C'était un temps où j'avais fini par me définir ainsi quand on me demandait c'était quoi mon métier : je répondais technicien de surface. J'expliquais ensuite que je travaillais dans un journal. Et qu'on me demandait de produire de la copie.
Pour le jeune plumitif que j'étais, il y avait là une telle impuissance crasse que finalement, c'est la crasse qui a gagné.

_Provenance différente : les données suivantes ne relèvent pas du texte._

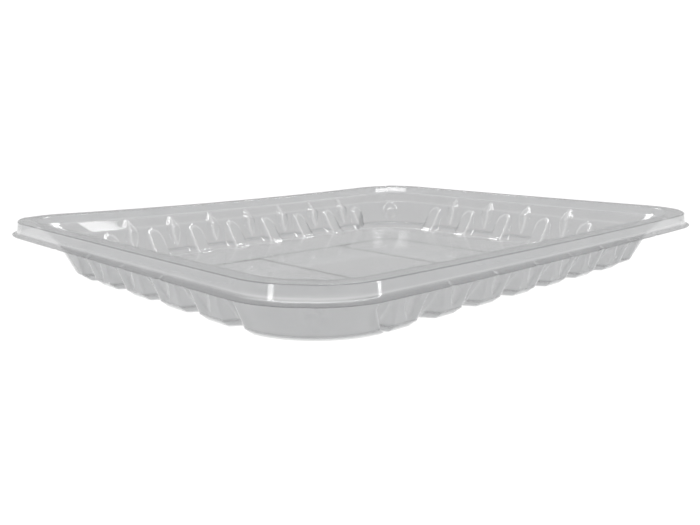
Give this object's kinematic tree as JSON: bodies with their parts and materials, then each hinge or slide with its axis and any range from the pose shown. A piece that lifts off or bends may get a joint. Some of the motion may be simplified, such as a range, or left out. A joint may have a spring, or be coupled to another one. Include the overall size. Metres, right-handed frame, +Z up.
{
  "type": "nursery tray",
  "caption": "Shallow open tray thermoformed from one clear plastic sheet, with ribbed sloping walls, a flat flange and a skirted rim.",
  "frame": {"origin": "centre of the footprint, on the surface that the tray stands on", "axes": "+X along the long side, +Y towards the back long side, +Z up through the open mouth"},
  "size_m": [0.3872, 0.3162, 0.036],
  "materials": {
    "clear_sheet": "clear gloss"
  },
  "bodies": {
    "root": {"floor_panel": "clear_sheet", "front_wall": "clear_sheet", "back_wall": "clear_sheet", "left_wall": "clear_sheet", "right_wall": "clear_sheet", "front_left_corner": "clear_sheet", "front_right_corner": "clear_sheet", "back_right_corner": "clear_sheet", "back_left_corner": "clear_sheet", "front_rim": "clear_sheet", "back_rim": "clear_sheet", "left_rim": "clear_sheet", "right_rim": "clear_sheet", "front_left_rim_corner": "clear_sheet", "front_right_rim_corner": "clear_sheet", "back_right_rim_corner": "clear_sheet", "back_left_rim_corner": "clear_sheet"}
  },
  "joints": []
}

Je croyais à un média médiateur, pas donneur de leçons, plutôt éclaireur. Pas prof, non, plutôt facilitateur. Donneur d'envies, aussi. Je croyais au média qui a la chance de voir ce que d'autres ne voient pas toujours et qui témoigne, qui donne accès. Aujourd'hui, le net triomphe. Le commercial n'a pas tout avalé. Sites et blogs s'essaient à ce regard. Y parviennent parfois. C'est bien. J'ai des doutes sur le participatif et le collaboratif, mais ces plates formes ont le mérite d'exister, révélant une créativité plus importante que ne le laisse croire nos réels capitonnés.Ce redevenir humain, je m'en aperçois en écrivant, vaut aujourd'hui pour bien d'autres domaines. C'est ce qui fait le charme de ce que nous vivons actuellement. Avançons ?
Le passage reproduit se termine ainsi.